Identify the lines holding "FreeCAD" and copy them.

Source data:
◇ ◇ ◇ ◇ ◇ ◇ ◇

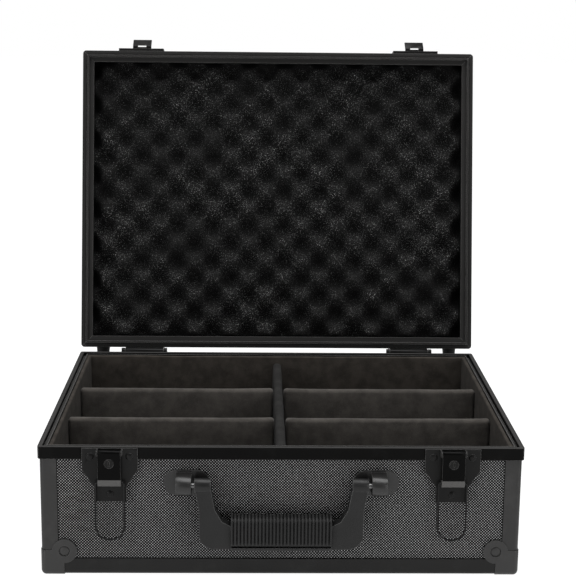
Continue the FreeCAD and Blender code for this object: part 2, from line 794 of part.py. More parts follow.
def build_lever():
    """A folded lever: a barrel on the pin at the top, a flat face, and a roll along its lower edge."""
    face = f"{PIVOT_Y} - @lever_barrel_radius"
    barrel = cylinder("lever_barrel", "X", (LATCH_X, PIVOT_Y, "@lever_pivot_level"),
                      "@lever_barrel_radius", "@lever_width")
    roll = cylinder("lever_roll", "X", (LATCH_X, PIVOT_Y, "@lever_roll_level"),
                    "@lever_roll_radius", "@lever_width")
    skin = span_box("lever_skin", (f"{LATCH_X} - @lever_width / 2", face, "@lever_roll_level"),
                    (f"{LATCH_X} + @lever_width / 2", f"{face} + @lever_skin", "@lever_pivot_level"))
    cheeks = []
    for i, sign in enumerate("-+"):
        outer = f"({LATCH_X} {sign} (@lever_width / 2 - @lever_skin / 2))"
        cheeks.append(span_box(f"lever_cheek_{i}",
                               (f"{outer} - @lever_skin / 2", face, "@lever_roll_level"),
                               (f"{outer} + @lever_skin / 2", f"{face} + @lever_cheek_depth",
                                "@lever_pivot_level")))
    pin_hole = cylinder("lever_pin_hole", "X", (LATCH_X, PIVOT_Y, "@lever_pivot_level"),
                        "@lever_pin_radius + @pin_clearance", "2 * @lever_width")
    wire_hole = cylinder("lever_wire_hole", "X", (LATCH_X, PIVOT_Y, "@lever_roll_level"),
                         "@bail_wire_radius + @pin_clearance", "2 * @lever_width")
    lock_hole = cylinder("lever_lock_hole", "Y", (LATCH_X, face, "@lock_level"),
                         "@lock_radius + @pin_clearance", "6 * @lever_skin")
    whole = fuse("lever_whole", barrel, roll, skin, *cheeks)
    pair("latch_lever", cut("latch_lever_left_piece", whole, pin_hole, wire_hole, lock_hole))


def build_lock():
    """The lock's plug with its key slot, and the cam behind it that hangs down when unlocked."""
    face = f"{PIVOT_Y} - @lever_barrel_radius"
    plug = cylinder("lock_plug", "Y",
                    (LATCH_X, f"{face} + (@lock_depth - @lock_proud) / 2", "@lock_level"),
                    "@lock_radius", "@lock_depth + @lock_proud")
    cam = span_box("lock_cam",
                   (f"{LATCH_X} - @lock_cam_width / 2", f"{face} + @lock_depth",
                    "@lock_level - @lock_cam_length"),
                   (f"{LATCH_X} + @lock_cam_width / 2", f"{face} + @lock_depth + @lock_cam_thickness",
                    "@lock_level"))
    slot = box("lock_key_slot", (LATCH_X, face, "@lock_level"),
               ("@key_slot_width", "2 * @key_slot_depth", "@key_slot_height"))
    pair("latch_lock", cut("latch_lock_left_piece", fuse("lock_whole", plug, cam), slot))


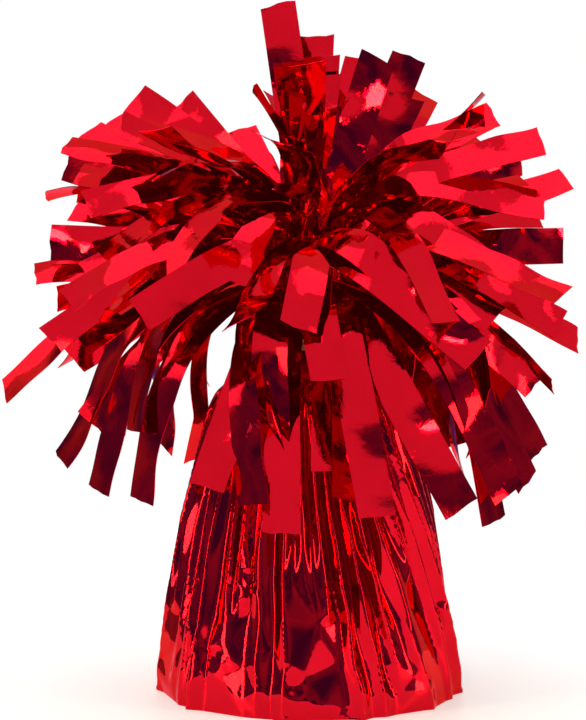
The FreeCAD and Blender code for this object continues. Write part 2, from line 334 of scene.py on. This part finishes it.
PER_TUFT = 6  # strips in a tuft, or more where more are listed in PLACED
SHORTER = 0.88  # share of the reach that strips not listed in PLACED have, on average
# How the strips of each tier leave their fold: lowest and highest elevation, the range of their
# droop, their reach, the range of their length as a share of it, and the range of their roll.
STYLES = {
    "lower": dict(elevation=(-30, 8), droop=(55, 90), reach=50, share=(0.90, 1.10), roll=(8, 45)),
    "middle": dict(elevation=(2, 36), droop=(18, 50), reach=47, share=(0.88, 1.06), roll=(15, 75)),
    "upper": dict(elevation=(38, 66), droop=(5, 34), reach=45, share=(0.85, 1.06), roll=(15, 75)),
    "crown": dict(elevation=(74, 106), droop=(-4, 10), reach=41, share=(0.62, 0.92),
                  roll=(-50, 50)),
}
FRONT_FALL = 52  # extra droop of a tuft that faces the front, where the photo's strips fall
CROWN_LEAN = 24  # how far the crown's front strips lean back, which opens the middle of the burst
STEEPEST = 98  # no strip droops so far that it points further down than this

# Strips listed one by one, the ones that shape the outline and hide the gather.
# Each is: tuft, azimuth, elevation, length, droop, roll, twist, curl.
PLACED = [
    # two tall strips that lean back and face the front, above everything else
    ("crown_tuft_1", 115, 71, 42, 0, -25, 0, 3),
    ("crown_tuft_1", 85, 72, 37, 5, 5, -15, 0),
    # up and to the left, two broad ones
    ("upper_tuft_3", 140, 41, 36, 6, -60, 0, 0),
    ("upper_tuft_3", 158, 35, 41, 14, -45, 10, 0),
    ("upper_tuft_3", 128, 33, 34, 8, -50, 0, 0),
    ("upper_tuft_3", 148, 28, 38, 10, -38, 12, 0),
    ("upper_tuft_3", 118, 44, 27, 10, -28, 0, 0),
    ("upper_tuft_3", 168, 42, 30, 22, -55, 10, 0),
    # a sheaf straight out to the left, one under another
    ("middle_tuft_4", 155, 33, 47, 18, -40, 0, 0),
    ("middle_tuft_5", 172, 28, 38, 14, -35, 0, 5),
    ("middle_tuft_5", 180, 18, 36, 12, -55, 10, 0),
    ("middle_tuft_5", 186, 4, 39, 4, -75, 0, 0),
    ("middle_tuft_5", 190, 2, 42, 10, -35, 0, 0),
    ("middle_tuft_5", 194, -5, 40, 14, 50, 0, 0),
    # the long arc at the left, and the ones that hang below it
    ("lower_tuft_5", 198, 5, 54, 58, -32, 0, 0),
    ("lower_tuft_5", 200, 0, 56, 92, -28, 0, -25),
    ("lower_tuft_5", 216, -4, 54, 84, -15, 0, 0),
    ("lower_tuft_6", 226, -2, 55, 84, -18, 15, 5),
    ("lower_tuft_6", 240, -18, 50, 60, 20, 0, 0),
    # up and to the right, narrow and turned nearly edge on
    ("crown_tuft_3", 20, 72, 32, 4, 55, 10, 0),
    ("upper_tuft_1", 30, 60, 28, 6, 60, 0, 0),
    ("upper_tuft_1", 12, 47, 35, 20, 24, 10, 0),
    # straight out to the right: slim ones above a broad one
    ("middle_tuft_1", 10, 44, 31, 18, 24, 0, 0),
    ("middle_tuft_1", 4, 32, 35, 18, 30, 0, 5),
    ("middle_tuft_1", 352, 3, 38, 3, 78, 0, 0),
    # down to the right, fanned like fingers
    ("lower_tuft_8", 349, 2, 42, 40, 34, 0, 0),
    ("lower_tuft_8", 345, -6, 43, 38, -32, 0, 0),
    ("lower_tuft_8", 338, -14, 38, 40, 35, 10, 0),
    ("lower_tuft_8", 335, -15, 48, 62, 28, 0, 0),
    ("lower_tuft_8", 328, -20, 50, 58, 22, 0, -8),
    ("lower_tuft_7", 318, 0, 60, 92, 12, 0, 0),
    ("lower_tuft_7", 308, -4, 56, 84, 20, 10, 0),
    # over the shoulder at the front, fanning out to both sides
    ("lower_tuft_6", 252, -30, 46, 34, -24, 15, 0),
    ("lower_tuft_6", 264, -40, 52, 24, 14, -12, 0),
    ("lower_tuft_7", 270, -52, 38, 10, -8, 10, 0),
    ("lower_tuft_7", 276, -26, 50, 48, 18, -20, 0),
    ("lower_tuft_7", 284, -44, 44, 20, -20, 10, 0),
    ("lower_tuft_7", 296, -34, 52, 28, 30, 10, 0),
    # arcs that fall over the front of the gather and spread before it
    ("upper_tuft_5", 250, 50, 42, 104, -38, 25, 10),
    ("upper_tuft_5", 232, 46, 44, 84, -44, -20, 0),
    ("upper_tuft_6", 306, 48, 43, 92, 46, 25, -15),
    ("upper_tuft_6", 288, 34, 46, 88, 24, -30, 0),
    ("upper_tuft_4", 214, 52, 42, 78, -40, -25, 12),
    ("middle_tuft_7", 254, 22, 46, 70, -36, -22, 8),
    ("middle_tuft_7", 284, 16, 48, 74, 32, 26, -10),
    ("middle_tuft_7", 268, 12, 40, 72, 6, 12, 0),
    ("middle_tuft_7", 276, 30, 34, 84, -10, -8, 0),
    ("middle_tuft_6", 236, 26, 48, 66, -40, 16, 10),
    ("middle_tuft_6", 222, 14, 48, 58, -30, -10, 0),
    ("middle_tuft_8", 306, 26, 48, 70, 40, -14, -8),
    ("middle_tuft_8", 318, 14, 46, 52, 26, 10, 0),
    ("crown_tuft_2", 262, 104, 27, 0, -6, 10, 0),
    ("crown_tuft_3", 284, 100, 25, 6, 12, -14, 0),
    ("upper_tuft_5", 262, 44, 34, 96, -16, -14, 0),
    ("upper_tuft_6", 300, 40, 36, 88, 30, 12, 0),
    ("upper_tuft_4", 226, 42, 38, 84, -34, 10, 0),
    ("crown_tuft_2", 232, 66, 38, 84, -34, 24, 12),
    ("crown_tuft_2", 205, 58, 38, 52, -50, 10, 0),
    ("crown_tuft_3", 335, 56, 38, 50, 50, 10, 0),
    ("upper_tuft_4", 198, 40, 42, 40, -52, 12, 0),
    ("upper_tuft_6", 326, 40, 42, 44, 54, 12, 0),
    ("crown_tuft_3", 306, 98, 26, 0, 24, -12, 0),
]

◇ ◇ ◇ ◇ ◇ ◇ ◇

Task answer:
Continue the FreeCAD and Blender code for this object: part 2, from line 794 of part.py. More parts follow.
The FreeCAD and Blender code for this object continues. Write part 2, from line 334 of scene.py on. This part finishes it.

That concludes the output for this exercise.